Don't settle for failure. Even though failure is not the enemy, it shouldn't be your friend. Set your goal, and settle for no less. Ask yourself what you really want.

  • I want this single book published. Then do what it takes to make that single book as perfect as possible, and then either send it out to agents for traditional publication, or self-publish it.
  • I want to have a book I wrote be traditionally published. Write a book. Revise. Edit. Submit to agents. Accept their rejection. If that book doesn't sell, write another book. Repeat. Recognize that even if your book is not accepted--that you failed--the actual goal is to be published, not for that book to be published, therefore you've only failed to meet your goal yet. Writer another book, a better book. Work up until you write something that's worth publication.

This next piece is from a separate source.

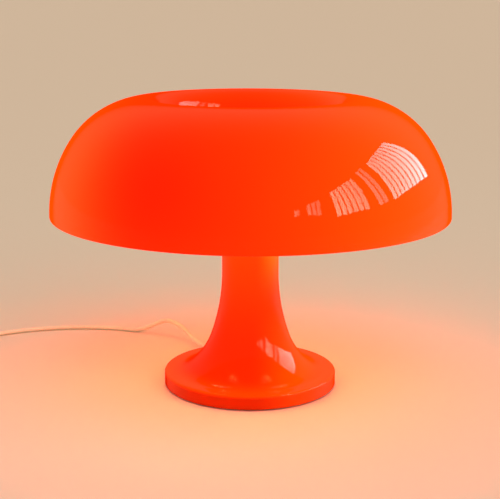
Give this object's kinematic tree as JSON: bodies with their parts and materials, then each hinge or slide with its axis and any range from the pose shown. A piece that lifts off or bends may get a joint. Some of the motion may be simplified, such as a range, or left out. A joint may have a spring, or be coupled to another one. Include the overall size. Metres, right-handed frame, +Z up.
{
  "type": "mushroom table lamp",
  "caption": "Glossy translucent orange table lamp: a domed shade with a sunk centre over round bulbs, on a trumpet foot with a cord, switch and plug.",
  "frame": {"origin": "middle of the foot's lower face, on the table", "axes": "+Z up along the stem, -Y towards the viewer of the picture, +X to the viewer's right"},
  "size_m": [0.505, 0.32, 0.2359],
  "materials": {
    "orange_plastic": "polished, translucent",
    "pad_rubber": "matt",
    "black_plastic": "matt",
    "steel": "zinc plated",
    "cast_iron": "rough",
    "white_plastic": "satin",
    "brass": "bright",
    "bulb_metal": "bright",
    "bulb_glass": "opal",
    "cord_sheath": "satin",
    "switch_plastic": "satin",
    "plug_metal": "nickel plated",
    "live_insulation": "satin",
    "neutral_insulation": "satin"
  },
  "bodies": {
    "base": {"ballast_weight": "cast_iron", "base_pad": "pad_rubber", "bottom_cover": "black_plastic", "clamp_screws": "steel", "cord_clamp": "white_plastic", "cord_coil": "cord_sheath", "cord_end": "cord_sheath", "cord_lead": "cord_sheath", "cord_tail": "cord_sheath", "cover_screws": "steel", "foot_stem": "orange_plastic", "holder_contact_1": "brass", "holder_contact_2": "brass", "holder_contact_3": "brass", "holder_contact_4": "brass", "holder_ring_nuts": "white_plastic", "holder_sleeve_1": "brass", "holder_sleeve_2": "brass", "holder_sleeve_3": "brass", "holder_sleeve_4": "brass", "hub_lid": "white_plastic", "inner_lead": "cord_sheath", "lampholder_1": "white_plastic", "lampholder_2": "white_plastic", "lampholder_3": "white_plastic", "lampholder_4": "white_plastic", "lampholder_hub": "white_plastic", "live_wire": "live_insulation", "neutral_wire": "neutral_insulation", "plug_body": "switch_plastic", "plug_pins": "plug_metal", "rocker_pin": "steel", "rod_bottom_nut": "steel", "rod_bottom_washer": "steel", "rod_top_nut": "steel", "rod_top_washer": "steel", "strain_relief": "cord_sheath", "switch_lower_housing": "switch_plastic", "switch_screws": "steel", "switch_terminals": "brass", "switch_upper_housing": "switch_plastic", "terminal_block": "white_plastic", "terminal_screws": "steel", "tie_rod": "steel"},
    "shade": {"shade": "orange_plastic"},
    "knob": {"centre_knob": "orange_plastic", "knob_insert": "brass"},
    "rocker": {"switch_rocker": "switch_plastic"},
    "bulb_1": {"bulb_cap_1": "bulb_metal", "bulb_globe_1": "bulb_glass"},
    "bulb_2": {"bulb_cap_2": "bulb_metal", "bulb_globe_2": "bulb_glass"},
    "bulb_3": {"bulb_cap_3": "bulb_metal", "bulb_globe_3": "bulb_glass"},
    "bulb_4": {"bulb_cap_4": "bulb_metal", "bulb_globe_4": "bulb_glass"}
  },
  "joints": [
    {"name": "shade_lift", "type": "slide", "parent": "base", "child": "shade", "axis": [0, 0, 1], "range_m": [0, 0.08]},
    {"name": "knob_lift", "type": "slide", "parent": "shade", "child": "knob", "axis": [0, 0, 1], "range_m": [0, 0.03]},
    {"name": "rocker_tilt", "type": "hinge", "parent": "base", "child": "rocker", "pos_m": [-0.262, 0.043, 0.012], "axis": [1, 0, 0], "range_deg": [0, 16]},
    {"name": "bulb_1_withdraw", "type": "slide", "parent": "base", "child": "bulb_1", "axis": [0.7071, 0.7071, 0], "range_m": [0, 0.02]},
    {"name": "bulb_2_withdraw", "type": "slide", "parent": "base", "child": "bulb_2", "axis": [-0.7071, 0.7071, 0], "range_m": [0, 0.02]},
    {"name": "bulb_3_withdraw", "type": "slide", "parent": "base", "child": "bulb_3", "axis": [-0.7071, -0.7071, 0], "range_m": [0, 0.02]},
    {"name": "bulb_4_withdraw", "type": "slide", "parent": "base", "child": "bulb_4", "axis": [0.7071, -0.7071, 0], "range_m": [0, 0.02]}
  ]
}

  • I want to have a book I wrote be self published. Write a book. Revise. Edit. Publish. Recognize that even if the book flops in sales, you achieved your goal of self-publication. Write another book, a better book with more marketing. Revise. Edit. Publish.
  • I want a career as an author. Write a book. Revise. Edit. Learn everything you can about the craft of writing, marketing, publishing (both traditional and self). Focus you attention on the market--not so that you chase trends, but so that you're aware of the state of the market. Join professional organizations. Create the best possible work you can. Write it. Write more of it. Experiment. Edit. Revise. Publish. Repeat.